Veinticinco años después de la represión de la plaza Tiananmen, el gobierno de China pasó de la condición de paria internacional a la de una superpotencia ampliamente cortejada, a medida que los temas relativos a los derechos humanos fueron progresivamente dejados de lado.
Tras el ataque lanzado por el ejército contra los estudiantes que ocupaban la céntrica plaza pequinesa, que dejó un saldo de centenas de muertes en la noche del 3 al 4 de junio de 1989, las escandalizadas potencias occidentales lograron imponer sanciones económicas a China
Sin embargo, George Bush padre, por entonces presidente de Estados Unidos que anteriormente había sido embajador en el país asiático, rechazó los llamados a la adopción de sanciones más duras y envió en secreto a Pekín a emisarios con la tarea de dar seguridades al número uno chino, Deng Xiaoping, de que las cosas no pasarían a mayores.
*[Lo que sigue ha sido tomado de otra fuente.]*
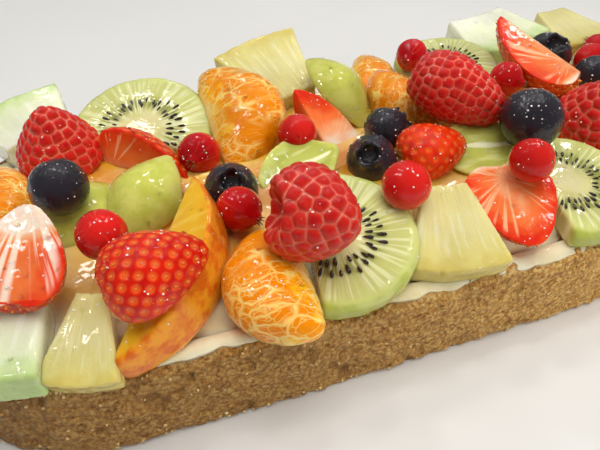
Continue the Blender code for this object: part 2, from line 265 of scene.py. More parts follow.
@dataclass(frozen=True)
class Flesh:
    """A fruit's finish: flesh coloured by depth below the skin, streaks along its fibres, and its skin."""

    name: str
    depth_colours: tuple[tuple[float, Colour], ...]
    streak: Colour = (1.0, 1.0, 1.0)
    streak_amount: float = 0.0
    streak_band: tuple[float, float] = (0.0, 1.0)
    streak_scale: float = 1.0
    streak_edges: tuple[float, float] = (0.52, 0.68)
    skin: Colour = (0.5, 0.5, 0.5)
    skin_mottle: Colour = (0.5, 0.5, 0.5)
    skin_scale: float = 8.0
    scatter: Colour = (1.0, 0.6, 0.3)
    scatter_weight: float = 0.6
    scatter_depth: float = 2.0
    roughness: float = 0.3
    specular: float = 0.06
    relief: float = 0.12
    glaze: Glaze = field(default_factory=Glaze)

    def pattern(self, graph: Graph, colour: Socket) -> Socket:
        """Adds what is special to one fruit to its flesh; plain flesh has nothing more."""
        return colour

    def outside(self, graph: Graph, colour: Socket) -> Socket:
        """Adds what is special to one fruit to its skin; plain skin has nothing more."""
        return colour

    @functools.cache
    def material(self) -> bpy.types.Material:
        """Builds the node tree once.

        Returns:
            The material.
        """
        graph = Graph(self.name)
        depth = graph.attribute("depth", number=True)
        grain = graph.attribute("grain")
        form = graph.attribute("form")
        wander = graph.span(graph.noise(form, 6.0, 3.0), 0.3, 0.7, -0.07, 0.07)
        colour = graph.ramp(graph.math("ADD", depth, wander), self.depth_colours)
        fibres = graph.noise(grain, self.streak_scale, 3.0)
        low, high = self.streak_band
        rise = graph.span(depth, low, low + 0.12)
        fall = graph.span(depth, high - 0.12, high, 1.0, 0.0)
        amount = graph.math("MULTIPLY", graph.math("MULTIPLY", rise, fall), self.streak_amount)
        streaks = graph.math("MULTIPLY", graph.span(fibres, *self.streak_edges), amount)
        colour = graph.blend(streaks, colour, self.streak)
        colour = self.pattern(graph, colour)
        mottle = graph.span(graph.noise(form, self.skin_scale, 4.0, 0.6), 0.38, 0.62)
        skin = graph.blend(mottle, self.skin, self.skin_mottle)
        colour = graph.blend(graph.attribute("skin", number=True), colour, self.outside(graph, skin))
        uneven = graph.span(graph.noise(graph.object_place, 45.0, 2.0), 0.3, 0.7, 0.9, 1.08)
        colour = graph.blend(1.0, colour, uneven, "MULTIPLY")
        fine = graph.math("ADD", fibres, graph.math("MULTIPLY", graph.noise(form, 40.0, 2.0), 0.6))
        graph.settle(
            Base_Color=colour,
            Roughness=self.roughness,
            Specular_IOR_Level=self.specular,
            Subsurface_Weight=self.scatter_weight,
            Subsurface_Radius=self.scatter,
            Subsurface_Scale=self.scatter_depth * MM,
            Normal=graph.bump(fine, self.relief),
        )
        self.glaze.coat(graph)
        return graph.material


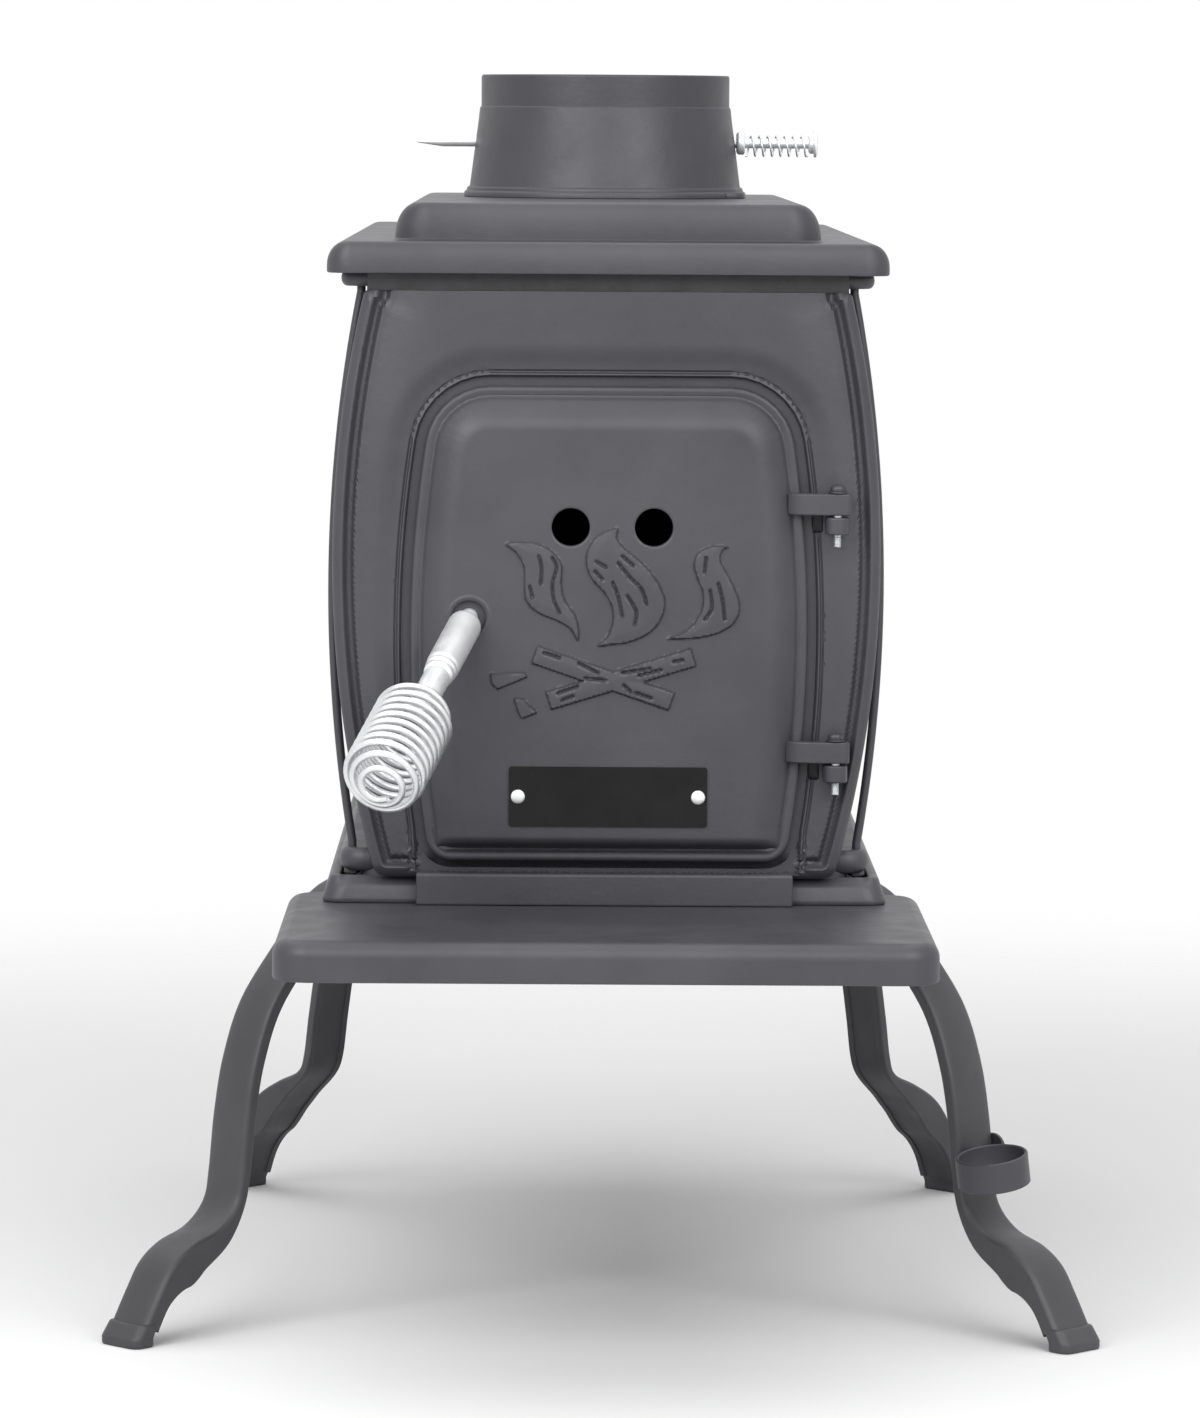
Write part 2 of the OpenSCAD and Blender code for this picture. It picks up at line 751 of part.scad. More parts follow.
module base_nuts() {
    seat = 0.05;
    last = len(bolt_places) - 1;
    color(STEEL) for (i = [0 : last])
        translate([bolt_places[i][0], bolt_places[i][1],
            base_z - (i < last - 1 ? leg_wall : shelf_wall) - seat - nut_h])
            rotate([0, 0, 45]) hex_nut(bolt_d, nut_h);
}

// Bowed rod with straight ends, at the right of the stove
module tie_rod(y) {
    n = 16;
    low = ledge_z + rod_bend;
    high = top_ledge_z - rod_bend;
    path = concat(
        [[rod_low_x, y, ledge_z - ledge_t - nut_h - 4], [rod_low_x, y, ledge_z + 0.2]],
        [for (i = [0 : n]) let (z = low + (high - low) * i / n) [rod_x(z), y, z]],
        [[rod_high_x, y, top_ledge_z - 0.2], [rod_high_x, y, top_ledge_z + rod_thread]]);
    color(IRON) tube(path, [for (q = path) [0, -1, 0]], rod_d, 12);
}

module tie_rod_front_right() tie_rod(rod_ys[0]);
module tie_rod_rear_right() tie_rod(rod_ys[1]);
module tie_rod_front_left() mirror([1, 0, 0]) tie_rod(rod_ys[0]);
module tie_rod_rear_left() mirror([1, 0, 0]) tie_rod(rod_ys[1]);

module tie_nuts() {
    h = nut_h - 1;
    color(STEEL) for (s = [-1, 1]) for (y = rod_ys)
        translate([s * rod_low_x, y, ledge_z - ledge_t - h]) hex_nut(rod_d, h);
}

// ---------------------------------------------------------------- legs

// Outer face of a leg in its own upright plane: distance from the anchor, height when
// leg_h is leg_drawn_h, share of the extra depth (less than none: shallower)
leg_upper = [
    [-26, 251, -0.2], [0, 251, -0.2], [26, 250.4, -0.24], [48, 240, -0.3],
    [70, 217, -0.33], [97, 186, -0.33], [111, 154, -0.33], [118, 122, -0.33]];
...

El sucesor de Bush, Bill Clinton —que durante la campaña electoral de 1992 puso un énfasis particular en la denuncia de los "carniceros de Pekín"— pasó rápidamente de vincular la evolución de las relaciones comerciales bilaterales a los avances que pudieran realizar las autoridades chinas en materia de derechos humanos, a tener una actitud mucho más pasiva en ese terreno.
"Nuestro gobierno estaba dividido al respecto, los chinos jugaron con esas contradicciones y no avanzaron de manera significativa en derechos humanos", señaló en una reciente audiencia ante el Congreso, Winston Lord, principal responsable de la diplomacia estadunidense para Asia oriental en esa época.
Hoy, Lord, que fue embajador en China hasta seis semanas antes de los acontecimientos de Tiananmen, piensa que EU debe mantener la presión en el dominio de los derechos humanos, pero cree que se podría ser más eficaz si se pusiera el acento en temas"más prudentes", como el medio ambiente, "partiendo de la base de que el gobierno chino hizo de su supervivencia su prioridad número uno".
Algunas medidas decididas en 1989 se siguen aplicando de todas maneras: las potencias occidentales y Japón mantienen regularmente diálogos con Pekín sobre los derechos humanos y se niegan a venderle armas a China, aun si en el pasado reciente Francia llamó al levantamiento del embargo impuesto por la Unión Europea.
China tiene actualmente una influencia en el mundo incomparablemente superior a la que ejercía en 1989: su economía se multiplicó por 30, en la medida en que el país se fue convirtiendo en una plataforma para la fabricación a bajo costo de productos manufacturados de las grandes firmas mundiales, que trasladaron allá sus plantas.
Desde que el presidente Xi Jinping asumió su cargo, en 2013, China multiplicó sus demandas marítimas ante sus vecinos, y se procura la opinión y la incidencia de Pekín en temas tan disímiles como la economía mundial, el cambio climático, Corea del Norte, Irán o Sudán.
"Desde un primer momento, los gobiernos (en EU) se resistieron a intervenir en estos temas" de los derechos humanos, dice Warren Cohen, profesor de historia de la diplomacia estadunidense en la Universidad de Maryland-Baltimore County.
"Cada cierto tiempo el tema vuelve al tapete (...), pero el muy claro mensaje que hemos enviado a los chinos, es que la relación con ellos es para nosotros mucho más importante que todo lo que ellos hacen sufrir a su propio pueblo", afirma.
Al normalizar los lazos económicos y comerciales bilaterales, Bill Clinton dijo que esa decisión era la más adecuada para lograr "avances viables de largo plazo" en materia de derechos humanos.
Pero altos funcionarios en EU alertaron sobre el reciente agravamiento de la situación en ese plano, con la detención de disidentes, las restricciones a las minorías y el blackout (censura en internet) absoluto impuesto a cualquier alusión a Tiananmen.
"No se puede decir que el desarrollo de la economía lleve a una mejoría de los derechos civiles y políticos. China lo demostró claramente", lamenta Sophie Richardson, directora para China de la organización Human Rights Watch.